● **WRITTEN TASK**
Search the material below for the string "with" and extract each line that has it.

+++

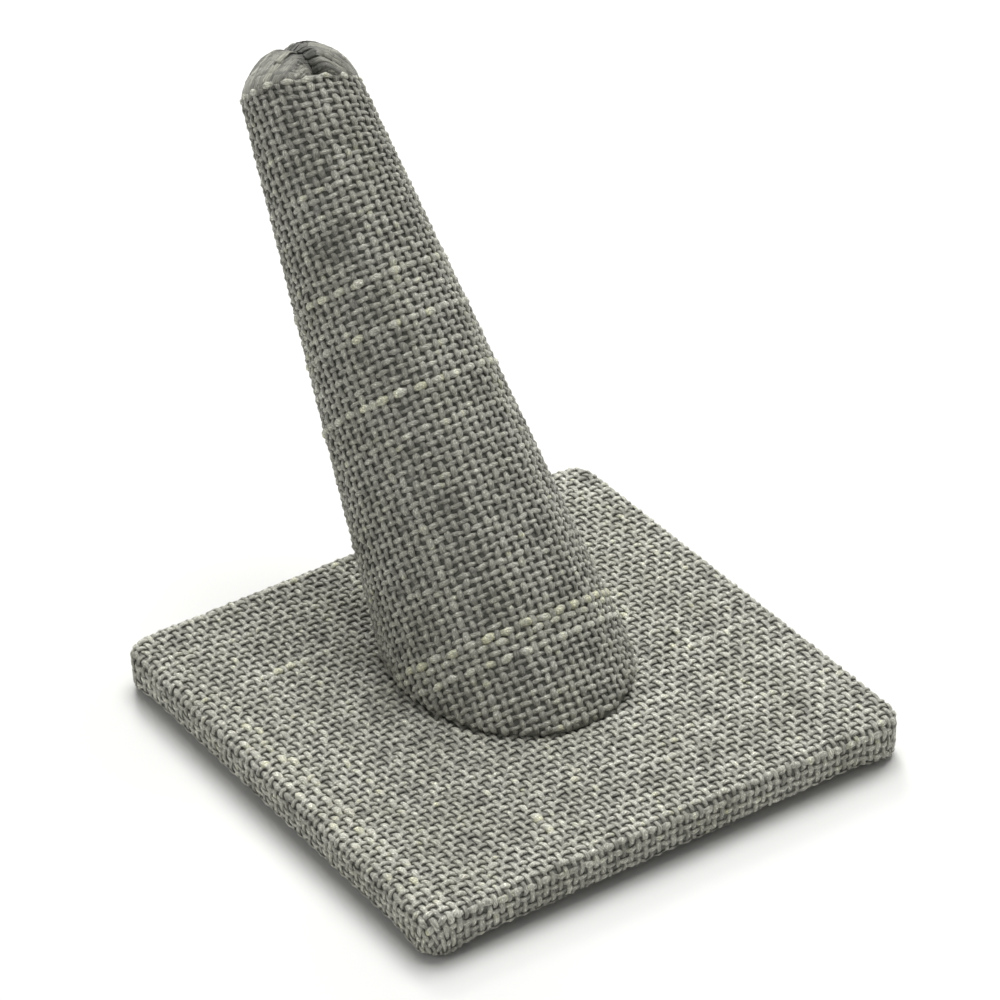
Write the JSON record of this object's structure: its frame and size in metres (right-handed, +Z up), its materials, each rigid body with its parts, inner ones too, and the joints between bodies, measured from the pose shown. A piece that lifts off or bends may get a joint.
{
  "type": "ring display stand",
  "caption": "Linen-covered tapered finger leaning back on a square linen-wrapped base, to show a ring.",
  "frame": {"origin": "middle of the base's underside, on the felt", "axes": "+Z up; the finger leans back towards +Y; X and Y lie along the base's edges"},
  "size_m": [0.0572, 0.072, 0.0597],
  "materials": {
    "linen": "open plain weave, slubbed, matt",
    "board": "bare MDF",
    "felt": "short felt",
    "turned_wood": "turned, unvarnished",
    "screw_steel": "zinc plated",
    "thread": "polyester sewing thread"
  },
  "bodies": {
    "root": {"base_board": "board", "base_cloth": "linen", "bottom_pad": "felt", "finger_core": "turned_wood", "finger_cloth": "linen", "fixing_screw": "screw_steel", "gather_thread": "thread"}
  },
  "joints": []
}
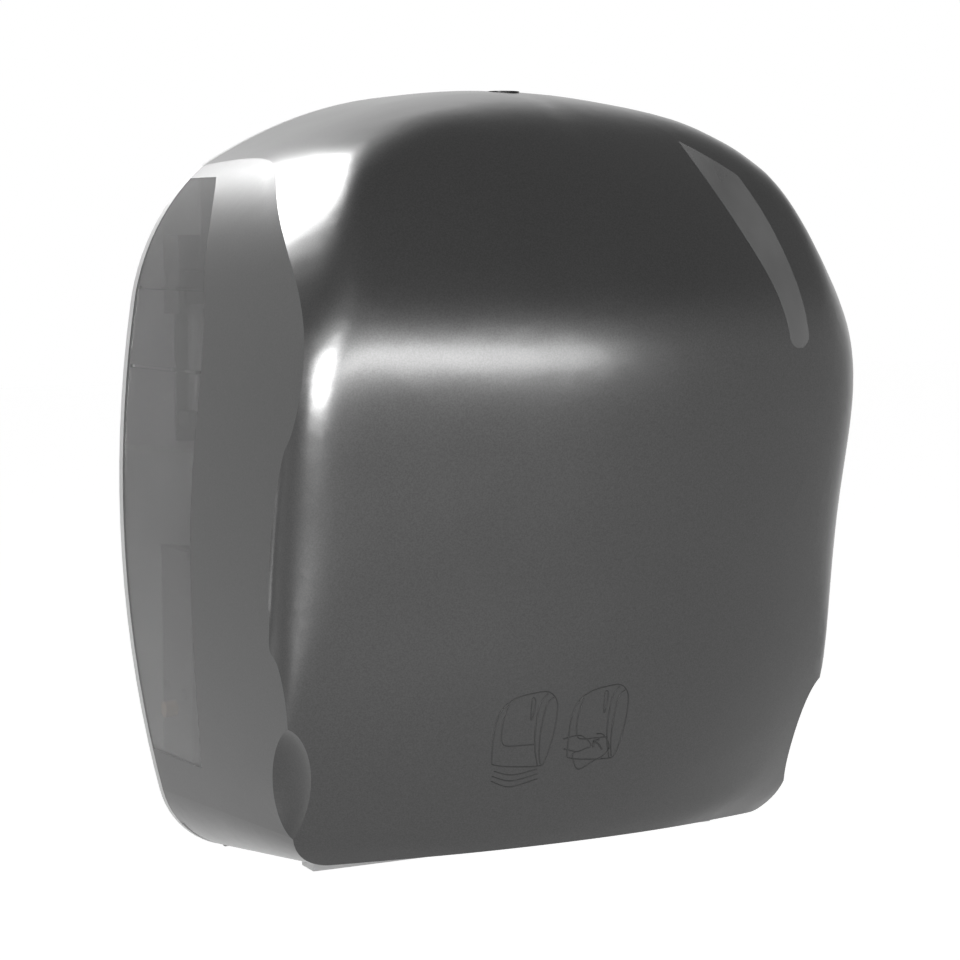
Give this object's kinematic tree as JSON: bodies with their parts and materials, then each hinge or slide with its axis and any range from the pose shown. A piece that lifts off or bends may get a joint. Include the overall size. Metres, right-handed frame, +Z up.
{
  "type": "automatic roll towel dispenser",
  "caption": "Wall-mounted hands-free paper roll towel dispenser with a hinged smoked-window cover, key lock, roll arms, geared feed roller, pinch roller and tear bar.",
  "frame": {"origin": "middle of the four wall screw holes, on the wall plane", "axes": "+X to the viewer's right, +Y into the wall, +Z up; the front faces -Y"},
  "size_m": [0.333, 0.22, 0.386],
  "materials": {
    "cover_shell": "metallic grey moulded plastic, satin",
    "window_smoke": "smoked transparent plastic",
    "shell_grey": "light grey moulded plastic",
    "frame_plastic": "mid grey moulded plastic",
    "beige_plastic": "beige moulded plastic",
    "arm_plastic": "grey moulded plastic",
    "hub_plastic": "dark grey moulded plastic",
    "light_plastic": "off-white moulded plastic",
    "steel": "bright steel",
    "lock_metal": "dulled plated zinc",
    "gear_nylon": "natural nylon",
    "roller_rubber": "soft black rubber",
    "motor_can": "plated motor can",
    "cell_wrap": "dark shrink sleeve",
    "contact_metal": "plated brass spring plate",
    "button_plastic": "blue moulded plastic",
    "board_green": "green circuit board",
    "chip_black": "black moulded parts",
    "lens_dark": "dark infrared window"
  },
  "bodies": {
    "base": {"back_shell": "shell_grey", "chassis": "frame_plastic", "chassis_screws": "steel", "hinge_pins": "steel", "side_frame_left": "frame_plastic", "side_frame_right": "frame_plastic", "upper_frames": "frame_plastic", "frame_pins": "beige_plastic", "arm_brackets": "frame_plastic", "arm_pins": "steel", "latch_post": "frame_plastic", "mech_plate_left": "steel", "mech_plate_right": "steel", "feed_bushes": "gear_nylon", "idler_pin": "steel", "motor": "motor_can", "gear_cover": "frame_plastic", "pinch_pivot_rod": "steel", "pinch_springs": "steel", "front_beam": "frame_plastic", "paper_chute": "light_plastic", "tear_bar": "steel", "paper_guide": "beige_plastic", "battery_box": "frame_plastic", "battery_lid": "frame_plastic", "battery_cells": "cell_wrap", "battery_contacts": "contact_metal", "control_panel": "light_plastic", "circuit_board": "board_green", "board_posts": "chip_black", "board_parts": "chip_black", "sensor_housing": "frame_plastic", "sensor_lens": "lens_dark"},
    "cover": {"front_cover": "cover_shell", "side_window_left": "window_smoke", "side_window_right": "window_smoke", "level_window": "window_smoke", "lock_barrel": "lock_metal", "lock_nut": "lock_metal"},
    "lock": {"lock_core": "lock_metal", "lock_cam": "lock_metal"},
    "arm_left": {"roll_arm_left": "arm_plastic"},
    "arm_right": {"roll_arm_right": "arm_plastic"},
    "hub_left": {"roll_hub_left": "hub_plastic", "hub_clip_left": "steel"},
    "hub_right": {"roll_hub_right": "hub_plastic", "hub_clip_right": "steel"},
    "feed": {"feed_shaft": "steel", "feed_roller_core": "gear_nylon", "feed_sleeves": "roller_rubber", "roller_gear": "gear_nylon", "feed_knob": "hub_plastic"},
    "idler": {"idler_gear": "gear_nylon"},
    "rotor": {"motor_pinion": "gear_nylon", "motor_shaft": "steel"},
    "pinch_arm": {"pinch_frame": "steel"},
    "pinch_roll": {"pinch_roller": "roller_rubber"},
    "button": {"feed_button": "button_plastic"},
    "selector": {"length_selector": "button_plastic"}
  },
  "joints": [
    {"name": "cover_hinge", "type": "hinge", "parent": "base", "child": "cover", "pos_m": [0, -0.015, -0.181], "axis": [1, 0, 0], "range_deg": [0, 90]},
    {"name": "lock_turn", "type": "hinge", "parent": "cover", "child": "lock", "pos_m": [0, -0.094, 0.185], "axis": [0, 0, -1], "range_deg": [0, 90]},
    {"name": "arm_left_swing", "type": "hinge", "parent": "base", "child": "arm_left", "pos_m": [-0.127, -0.013, 0.062], "axis": [0, 0, -1], "range_deg": [0, 5]},
    {"name": "arm_right_swing", "type": "hinge", "parent": "base", "child": "arm_right", "pos_m": [0.127, -0.013, 0.062], "axis": [0, 0, 1], "range_deg": [0, 5]},
    {"name": "hub_left_spin", "type": "hinge", "parent": "arm_left", "child": "hub_left", "pos_m": [-0.12, -0.11, 0.062], "axis": [1, 0, 0], "continuous": true},
    {"name": "hub_right_spin", "type": "hinge", "parent": "arm_right", "child": "hub_right", "pos_m": [0.12, -0.11, 0.062], "axis": [1, 0, 0], "continuous": true},
    {"name": "feed_spin", "type": "hinge", "parent": "base", "child": "feed", "pos_m": [0, -0.066, -0.112], "axis": [1, 0, 0], "continuous": true},
    {"name": "idler_spin", "type": "hinge", "parent": "base", "child": "idler", "pos_m": [-0.127, -0.05975, -0.07655], "axis": [1, 0, 0], "continuous": true},
    {"name": "motor_spin", "type": "hinge", "parent": "base", "child": "rotor", "pos_m": [-0.127, -0.07266, -0.05812], "axis": [1, 0, 0], "continuous": true},
    {"name": "pinch_swing", "type": "hinge", "parent": "base", "child": "pinch_arm", "pos_m": [0, -0.1, -0.08], "axis": [-1, 0, 0], "range_deg": [0, 5], "stiffness_Nm_per_rad": 2, "springref_deg": -11.46},
    {"name": "pinch_spin", "type": "hinge", "parent": "pinch_arm", "child": "pinch_roll", "pos_m": [0, -0.0943, -0.112], "axis": [1, 0, 0], "continuous": true},
    {"name": "button_press", "type": "slide", "parent": "base", "child": "button", "axis": [0, 1, 0], "range_m": [0, 0.002], "stiffness_N_per_m": 300},
    {"name": "selector_slide", "type": "slide", "parent": "base", "child": "selector", "axis": [1, 0, 0], "range_m": [0, 0.008]}
  ],
  "couplings": [
    {"joint": "idler_spin", "follows": "feed_spin", "ratio": -1.4},
    {"joint": "motor_spin", "follows": "feed_spin", "ratio": 2.8},
    {"joint": "pinch_spin", "follows": "feed_spin", "ratio": -2.1111}
  ]
}
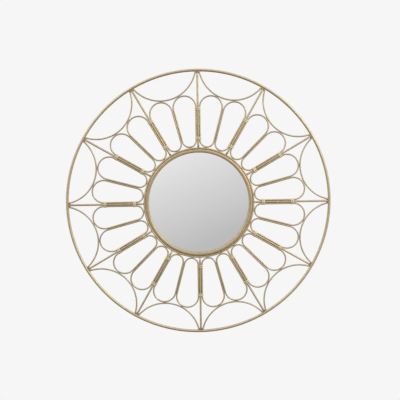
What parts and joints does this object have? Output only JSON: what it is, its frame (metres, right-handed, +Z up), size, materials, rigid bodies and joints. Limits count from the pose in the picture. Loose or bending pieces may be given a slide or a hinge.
{
  "type": "wall mirror",
  "caption": "Round wall mirror set in a wheel of gilt wire: petal loops bound to straight spokes by wrapped collars, with arcs bridging the bays inside an outer hoop.",
  "frame": {"origin": "middle of the back board's rear face, on the wheel's axis, in the plane of the wall", "axes": "-Y out of the glass toward the viewer, +Z up along the top spoke, +X to the viewer's right"},
  "size_m": [0.8, 0.0215, 0.8],
  "materials": {
    "hoop": "satin gilt paint",
    "spokes": "satin gilt paint",
    "petals": "satin gilt paint",
    "scallops": "satin gilt paint",
    "ring_wire": "satin gilt paint",
    "bezel": "satin gilt paint",
    "glass": "clear silvered glass",
    "board": "dark stained fibreboard",
    "hanger": "zinc plated",
    "screws": "zinc plated"
  },
  "bodies": {
    "root": {"outer_hoop": "hoop", "spoke_01": "spokes", "spoke_02": "spokes", "spoke_03": "spokes", "spoke_04": "spokes", "spoke_05": "spokes", "spoke_06": "spokes", "spoke_07": "spokes", "spoke_08": "spokes", "spoke_09": "spokes", "spoke_10": "spokes", "spoke_11": "spokes", "spoke_12": "spokes", "petal_loop_01": "petals", "petal_loop_02": "petals", "petal_loop_03": "petals", "petal_loop_04": "petals", "petal_loop_05": "petals", "petal_loop_06": "petals", "petal_loop_07": "petals", "petal_loop_08": "petals", "petal_loop_09": "petals", "petal_loop_10": "petals", "petal_loop_11": "petals", "petal_loop_12": "petals", "petal_loop_13": "petals", "petal_loop_14": "petals", "petal_loop_15": "petals", "petal_loop_16": "petals", "petal_loop_17": "petals", "petal_loop_18": "petals", "petal_loop_19": "petals", "petal_loop_20": "petals", "petal_loop_21": "petals", "petal_loop_22": "petals", "petal_loop_23": "petals", "petal_loop_24": "petals", "scallop_arc_01": "scallops", "scallop_arc_02": "scallops", "scallop_arc_03": "scallops", "scallop_arc_04": "scallops", "scallop_arc_05": "scallops", "scallop_arc_06": "scallops", "scallop_arc_07": "scallops", "scallop_arc_08": "scallops", "scallop_arc_09": "scallops", "scallop_arc_10": "scallops", "scallop_arc_11": "scallops", "scallop_arc_12": "scallops", "inner_ring_wire": "ring_wire", "bezel": "bezel", "mirror_glass": "glass", "back_board": "board", "keyhole_hanger": "hanger", "hanger_screw_top": "screws", "hanger_screw_bottom": "screws"}
  },
  "joints": []
}
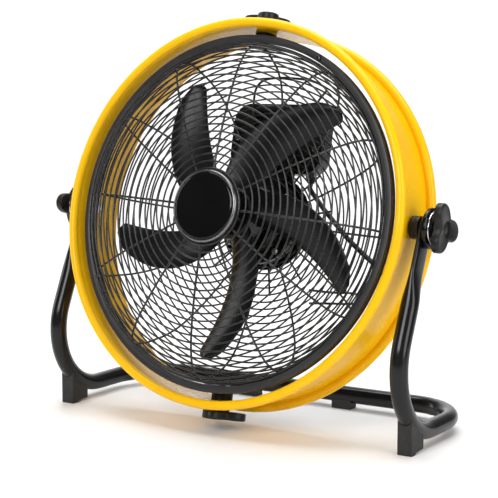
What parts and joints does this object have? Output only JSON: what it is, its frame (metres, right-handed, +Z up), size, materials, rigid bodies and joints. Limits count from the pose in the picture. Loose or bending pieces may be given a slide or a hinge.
{
  "type": "tilting drum air mover",
  "caption": "Floor-standing drum air mover: rolled-edge drum tilting in a bent-tube stand, with a caged fan head that swivels inside the drum.",
  "frame": {"origin": "on the floor at the middle of the footprint, 16.7 mm behind the line of the tilt pivots", "axes": "+X to the right seen from the front, +Y to the back, +Z up; the air leaves towards -Y"},
  "size_m": [0.5734, 0.2553, 0.5294],
  "materials": {
    "black_paint": "gloss",
    "black_plastic": "satin",
    "cable": "matte",
    "charcoal_paint": "satin",
    "chrome": "polished",
    "copper": "satin",
    "dark_steel": "satin",
    "gloss_plastic": "gloss",
    "rubber": "matte",
    "steel": "satin",
    "yellow_paint": "gloss"
  },
  "bodies": {
    "stand": {"stand_tube": "black_paint", "front_foot_left": "rubber", "front_foot_right": "rubber", "rear_foot_left": "rubber", "rear_foot_right": "rubber", "pivot_collar_left": "gloss_plastic", "pivot_collar_right": "gloss_plastic", "pivot_washer_left": "chrome", "pivot_washer_right": "chrome"},
    "drum": {"drum_shell": "yellow_paint", "pivot_bush_left": "black_plastic", "pivot_bush_right": "black_plastic", "pivot_bolt_left": "steel", "pivot_bolt_right": "steel", "swivel_block_top": "black_plastic", "swivel_block_bottom": "black_plastic", "swivel_bolt_top": "steel", "swivel_bolt_bottom": "steel"},
    "cage": {"badge_trim_ring": "chrome", "case_screw_1": "steel", "case_screw_2": "steel", "case_screw_3": "steel", "case_screw_4": "steel", "control_base": "black_plastic", "control_box": "black_plastic", "control_screw_left": "steel", "control_screw_right": "steel", "front_bearing": "steel", "front_guard": "black_paint", "guard_ring": "charcoal_paint", "hub_badge": "gloss_plastic", "lead_clamp": "rubber", "lead_gland": "black_plastic", "motor_end_cover": "black_paint", "motor_housing": "black_paint", "motor_mount_plate": "black_paint", "mount_screw_1": "steel", "mount_screw_2": "steel", "mount_screw_3": "steel", "rear_bearing": "steel", "rear_guard": "black_paint", "ring_clamp_screw": "dark_steel", "run_capacitor": "gloss_plastic", "speed_switch": "black_plastic", "stator": "copper", "supply_lead": "cable", "swivel_bracket_bottom": "black_paint", "swivel_bracket_top": "black_paint"},
    "fan": {"motor_shaft": "steel", "rotor": "dark_steel", "impeller": "black_plastic", "impeller_nut": "black_plastic"},
    "tilt_knob_left": {"tilt_knob_left": "black_plastic"},
    "tilt_knob_right": {"tilt_knob_right": "black_plastic"},
    "swivel_knob_top": {"swivel_knob_top": "black_plastic"},
    "swivel_knob_bottom": {"swivel_knob_bottom": "black_plastic"},
    "speed_knob": {"speed_knob": "black_plastic"}
  },
  "joints": [
    {"name": "drum_tilt", "type": "hinge", "parent": "stand", "child": "drum", "pos_m": [0, -0.0167, 0.2685], "axis": [-1, 0, 0], "range_deg": [-25, 77]},
    {"name": "cage_swivel", "type": "hinge", "parent": "drum", "child": "cage", "pos_m": [0, -0.0167, 0.2685], "axis": [0, 0.2233, 0.9748], "range_deg": [-180, 180]},
    {"name": "fan_spin", "type": "hinge", "parent": "cage", "child": "fan", "pos_m": [0, -0.0167, 0.2685], "axis": [0, -0.9748, 0.2233], "continuous": true},
    {"name": "tilt_knob_right_turn", "type": "hinge", "parent": "drum", "child": "tilt_knob_right", "pos_m": [0, -0.0167, 0.2685], "axis": [1, 0, 0], "range_deg": [0, 540]},
    {"name": "tilt_knob_left_turn", "type": "hinge", "parent": "drum", "child": "tilt_knob_left", "pos_m": [0, -0.0167, 0.2685], "axis": [-1, 0, 0], "range_deg": [0, 540]},
    {"name": "swivel_knob_top_turn", "type": "hinge", "parent": "drum", "child": "swivel_knob_top", "pos_m": [0, -0.0167, 0.2685], "axis": [0, 0.2233, 0.9748], "range_deg": [0, 540]},
    {"name": "swivel_knob_bottom_turn", "type": "hinge", "parent": "drum", "child": "swivel_knob_bottom", "pos_m": [0, -0.0167, 0.2685], "axis": [0, -0.2233, -0.9748], "range_deg": [0, 540]},
    {"name": "speed_knob_turn", "type": "hinge", "parent": "cage", "child": "speed_knob", "pos_m": [-0.004, 0.00842, 0.37816], "axis": [0, 0.9748, -0.2233], "range_deg": [0, 180]}
  ]
}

+++

● **EXERCISE OUTPUT**
Write the JSON record of this object's structure: its frame and size in metres (right-handed, +Z up), its materials, each rigid body with its parts, inner ones too, and the joints between bodies, measured from the pose shown. A piece that lifts off or bends may get a joint.
Give this object's kinematic tree as JSON: bodies with their parts and materials, then each hinge or slide with its axis and any range from the pose shown. A piece that lifts off or bends may get a joint. Include the overall size. Metres, right-handed frame, +Z up.
  "caption": "Wall-mounted hands-free paper roll towel dispenser with a hinged smoked-window cover, key lock, roll arms, geared feed roller, pinch roller and tear bar.",
  "caption": "Round wall mirror set in a wheel of gilt wire: petal loops bound to straight spokes by wrapped collars, with arcs bridging the bays inside an outer hoop.",
  "caption": "Floor-standing drum air mover: rolled-edge drum tilting in a bent-tube stand, with a caged fan head that swivels inside the drum.",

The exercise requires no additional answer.